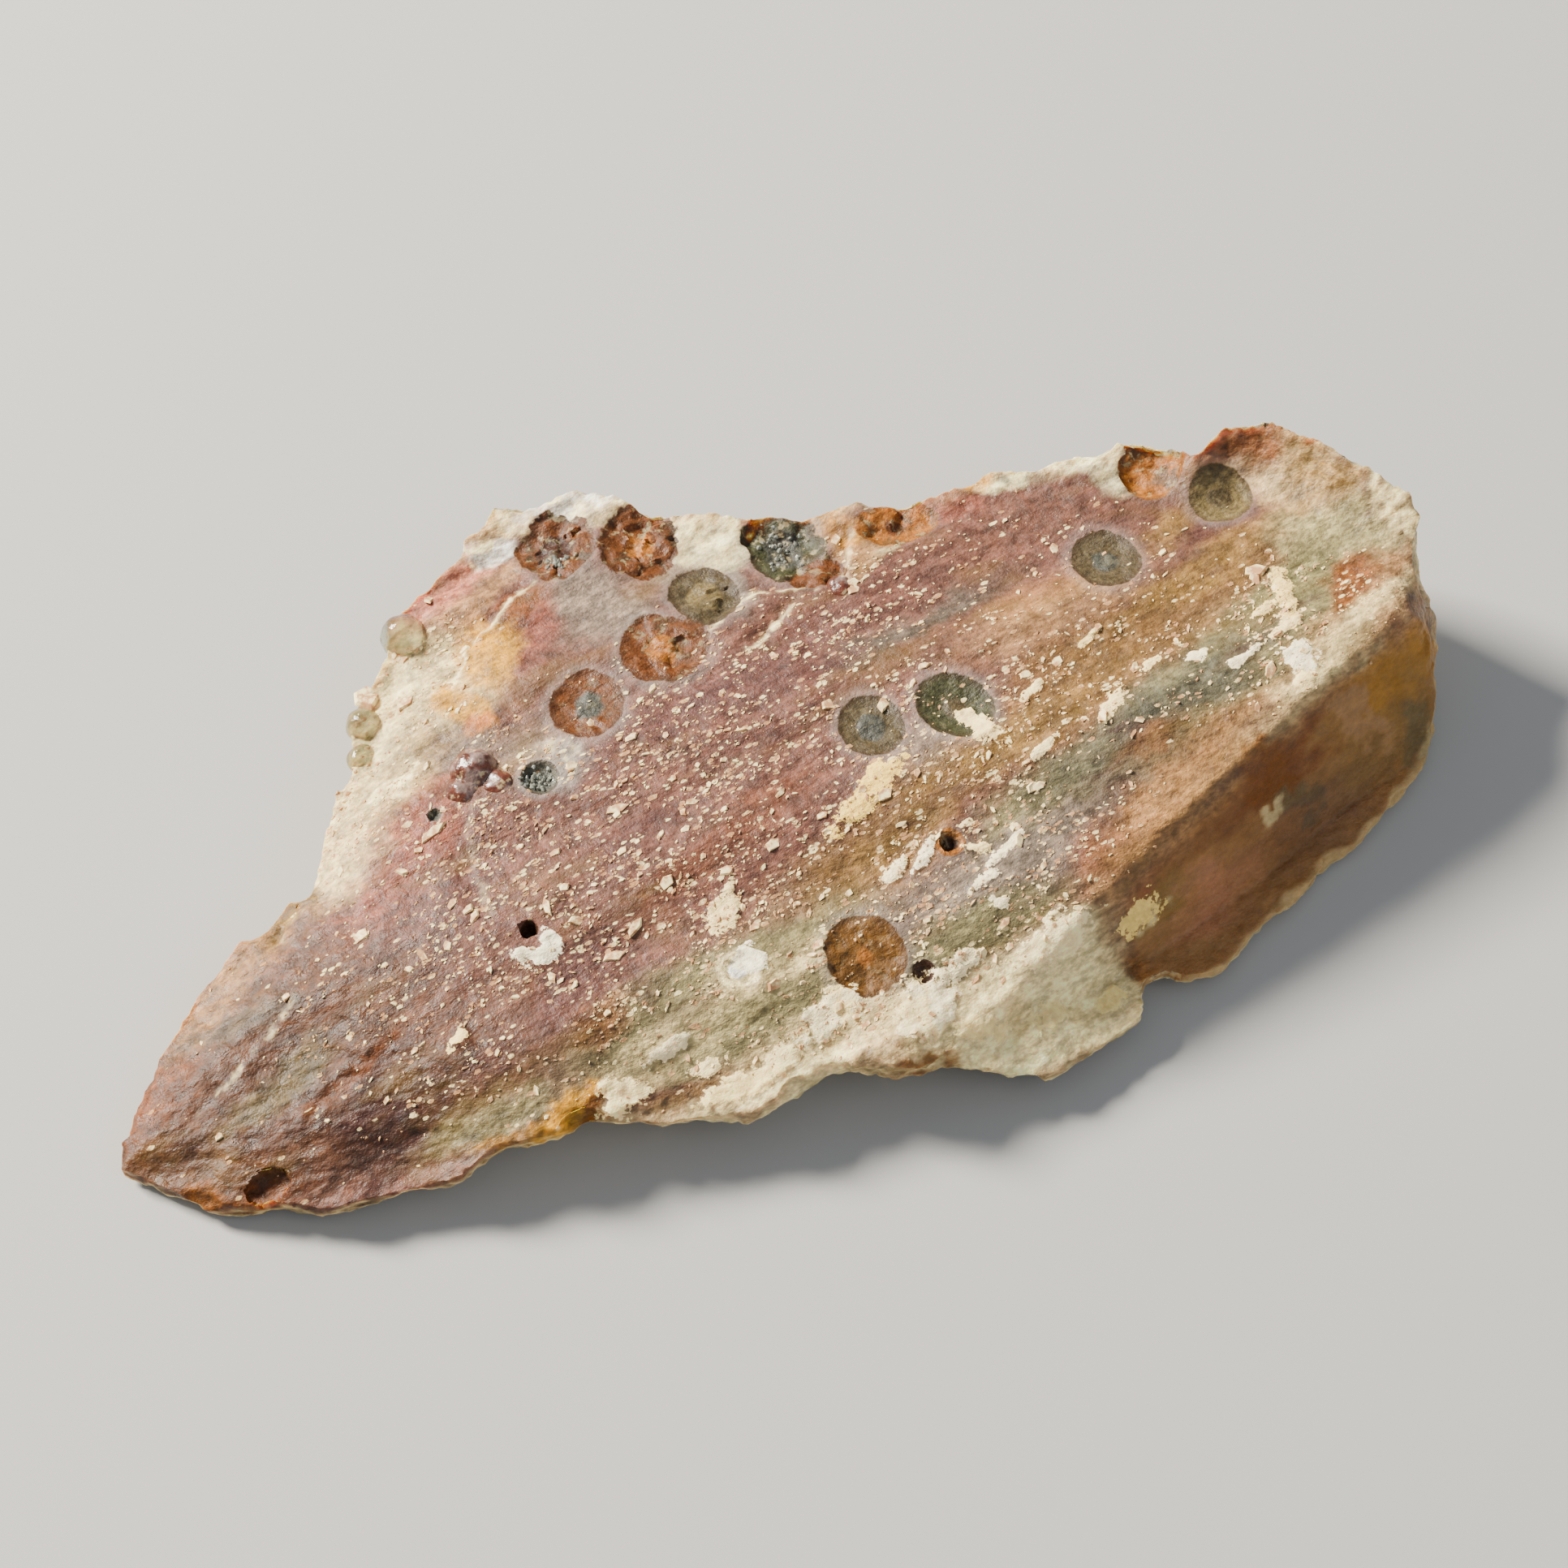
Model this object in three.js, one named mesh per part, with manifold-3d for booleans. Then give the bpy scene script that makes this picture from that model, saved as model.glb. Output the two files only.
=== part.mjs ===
// Rough ocean jasper: one knapped piece of orbicular chalcedony, lying on its flatter side.
// Millimetres, +Z up, +X from the thin tip to the thick end. The origin is under the middle of
// the piece, on the surface it rests on.

import * as THREE from 'three';
import { mergeVertices } from 'three/addons/utils/BufferGeometryUtils.js';
import Module from 'manifold-3d';

const wasm = await Module();
wasm.setup();

// ---------------------------------------------------------------- driving dimensions

// The rim, clockwise from the tip: x, y, height of the underside's edge, height of the top's edge.
const RIM = [
  [-34.4, -5.7, 0.5, 1.2], [-33.6, -4.2, 0.6, 1.4], [-32.6, -3.1, 0.7, 1.6], [-31.0, -1.6, 0.9, 1.9],
  [-29.6, -0.4, 1.1, 2.1], [-28.2, 0.9, 1.3, 2.2], [-25.5, 2.3, 1.7, 2.6], [-24.4, 2.3, 1.7, 2.6],
  [-22.6, 3.3, 1.8, 2.7], [-21.6, 3.1, 2.1, 3.0], [-19.8, 6.0, 2.5, 3.4], [-18.6, 7.4, 2.7, 3.6],
  [-17.5, 8.2, 2.8, 3.7], [-17.0, 9.6, 2.9, 3.8], [-16.3, 11.2, 3.1, 4.0], [-14.8, 12.7, 3.2, 4.1],
  [-13.7, 13.7, 3.3, 4.2], [-12.2, 15.7, 3.5, 4.4], [-11.0, 16.2, 3.6, 4.6], [-9.6, 16.9, 3.8, 4.7],
  [-8.2, 17.5, 3.9, 4.8], [-7.6, 18.4, 4.0, 4.9], [-6.6, 18.6, 4.1, 5.0], [-5.6, 19.7, 4.2, 5.0],
  [-4.9, 19.2, 4.3, 5.1], [-3.6, 18.5, 4.3, 5.1], [-2.4, 18.7, 4.3, 5.1], [-1.2, 18.3, 4.3, 5.2],
  [0.2, 17.2, 4.4, 5.3], [1.3, 15.6, 4.5, 5.4], [4.2, 14.1, 4.7, 5.6], [5.4, 13.0, 4.8, 5.7],
  [6.7, 12.7, 4.8, 5.8], [7.9, 11.7, 4.9, 5.8], [10.8, 11.2, 5.0, 6.0], [12.5, 10.1, 5.2, 6.2],
  [15.3, 9.7, 5.5, 6.5], [17.0, 9.7, 5.7, 6.7], [19.7, 8.8, 6.0, 7.0], [22.4, 8.0, 6.3, 7.5],
  [23.9, 8.0, 6.3, 7.8], [25.4, 6.7, 6.4, 8.1], [26.4, 5.1, 6.4, 8.5], [28.2, 5.6, 6.4, 9.2],
  [30.2, 4.7, 6.1, 9.6], [31.0, 3.3, 5.7, 9.8], [31.8, 2.5, 5.3, 10.0], [32.5, 0.8, 4.7, 10.0],
  [33.3, -0.4, 4.1, 9.9], [34.2, -2.0, 3.3, 9.5], [34.4, -3.3, 2.6, 8.8], [34.1, -5.0, 1.8, 7.2],
  [33.9, -6.6, 1.2, 4.6], [33.4, -8.5, 0.8, 2.6], [32.3, -10.4, 0.6, 1.6], [30.4, -12.2, 0.5, 1.4],
  [27.2, -13.6, 0.5, 1.2], [25.3, -14.4, 0.4, 1.1], [23.9, -14.6, 0.4, 1.1], [21.3, -15.8, 0.4, 1.0],
  [18.1, -16.8, 0.5, 1.1], [16.2, -17.8, 0.6, 1.3], [14.9, -17.8, 0.9, 2.2], [13.0, -17.4, 1.3, 3.2],
  [12.2, -17.2, 1.4, 3.4], [11.1, -18.7, 1.2, 2.2], [9.4, -19.0, 1.0, 1.8], [6.8, -19.5, 1.2, 1.9],
  [5.7, -19.7, 1.3, 2.0], [4.3, -19.0, 1.6, 2.4], [2.1, -17.9, 2.4, 3.4], [1.3, -17.5, 2.7, 4.0],
  [0.5, -17.9, 2.6, 4.2], [-1.0, -17.2, 2.7, 4.2], [-2.0, -16.5, 2.8, 4.0], [-3.4, -15.9, 2.8, 3.6],
  [-5.1, -16.0, 2.4, 3.7], [-7.6, -16.2, 2.2, 3.2], [-9.9, -15.3, 2.4, 3.2], [-11.3, -15.0, 2.4, 3.2],
  [-14.4, -13.6, 3.0, 3.8], [-15.8, -13.6, 2.7, 3.8], [-18.2, -13.1, 2.3, 3.3], [-19.7, -13.1, 2.0, 3.0],
  [-20.7, -13.3, 1.7, 2.6], [-23.2, -12.6, 1.2, 2.2], [-25.0, -12.2, 0.9, 2.0], [-26.6, -11.9, 0.6, 1.7],
  [-28.3, -10.7, 0.6, 1.7], [-30.0, -10.1, 0.4, 1.5], [-31.3, -9.3, 0.3, 1.3], [-32.4, -8.0, 0.3, 1.1],
];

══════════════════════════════

Everything from the first line of the data through the line containing "it rests on." should be echoed exactly. Add nothing.

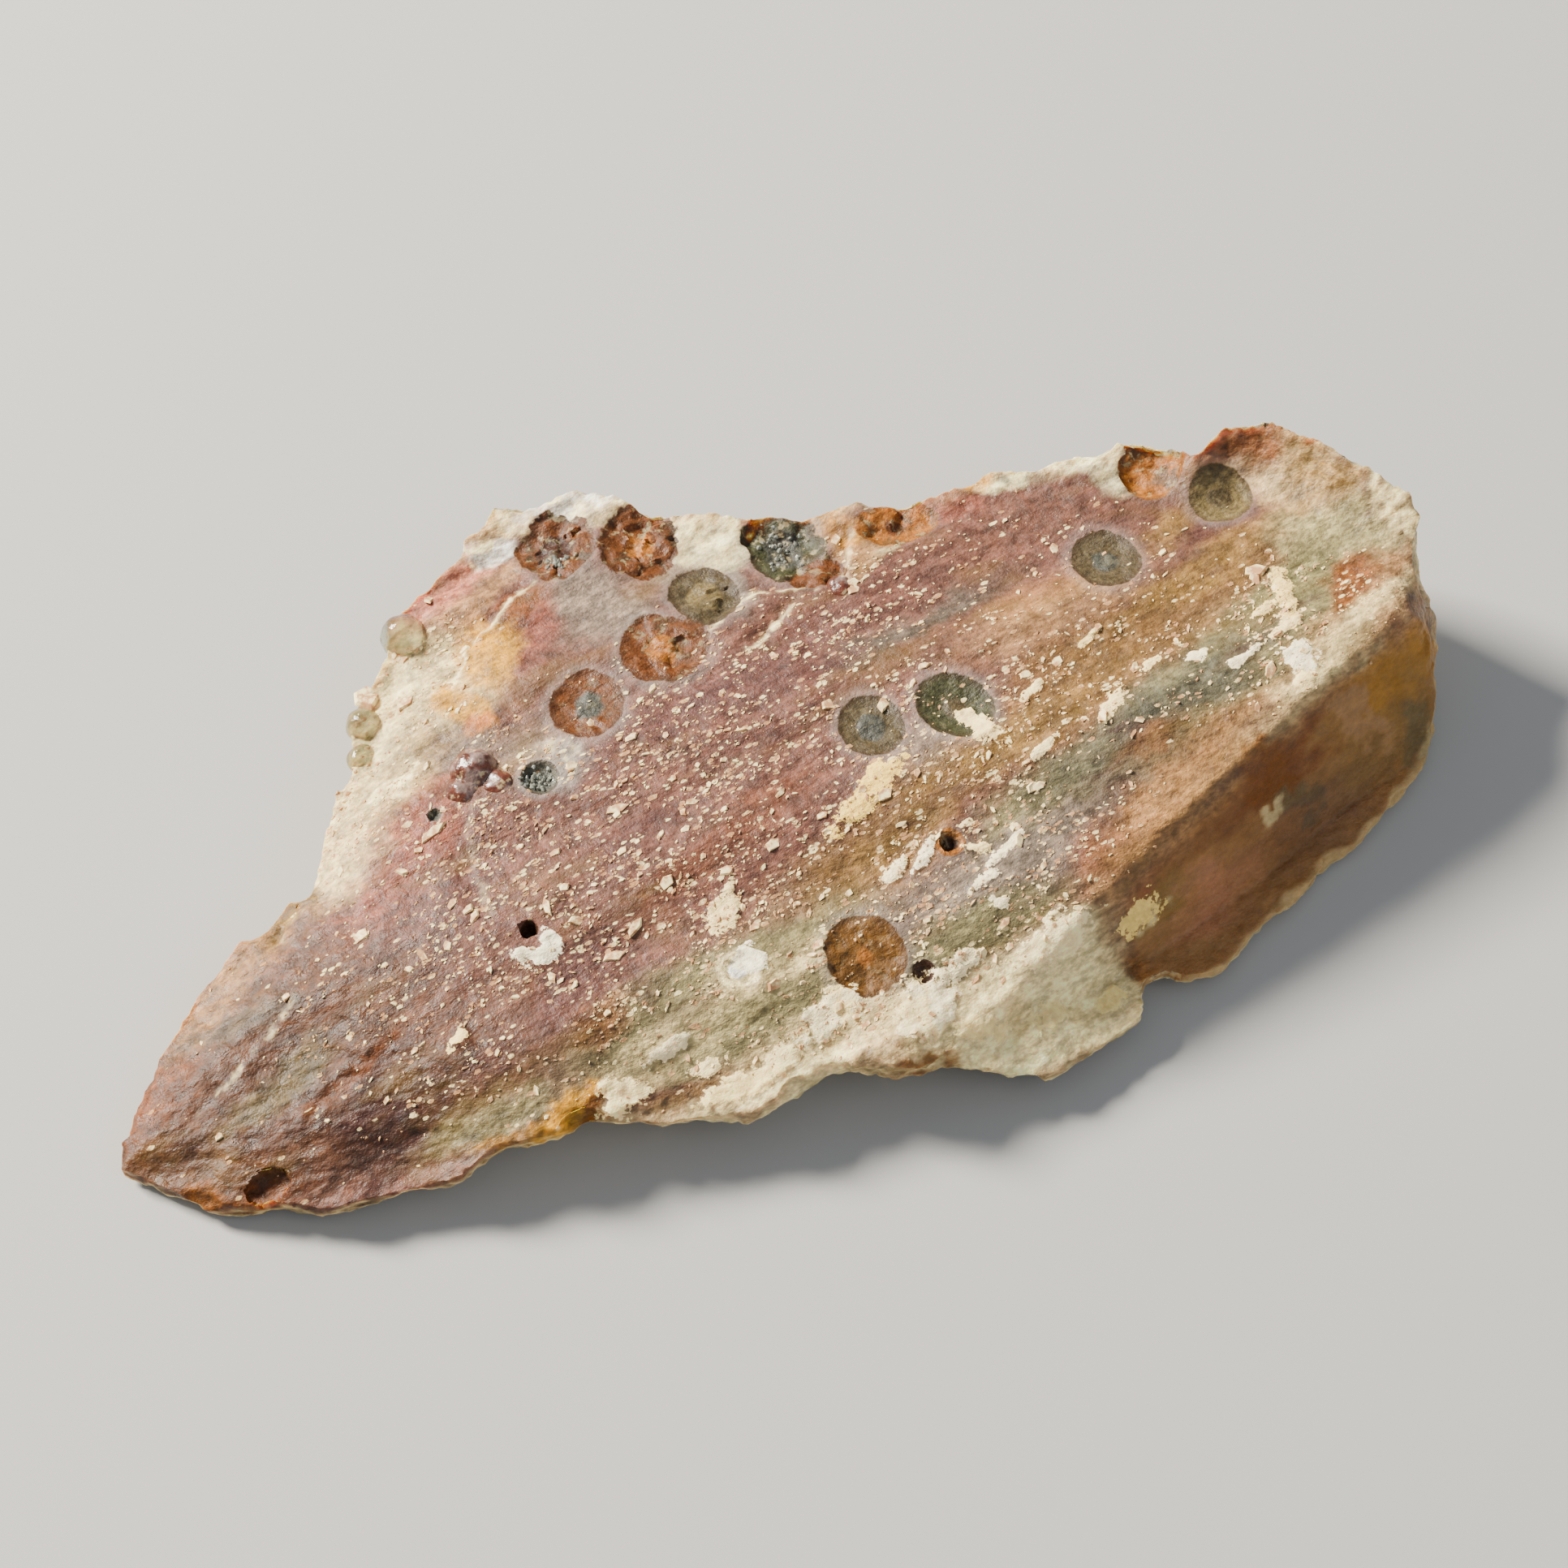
Model this object in three.js, one named mesh per part, with manifold-3d for booleans. Then give the bpy scene script that makes this picture from that model, saved as model.glb. Output the two files only.
=== part.mjs ===
// Rough ocean jasper: one knapped piece of orbicular chalcedony, lying on its flatter side.
// Millimetres, +Z up, +X from the thin tip to the thick end. The origin is under the middle of
// the piece, on the surface it rests on.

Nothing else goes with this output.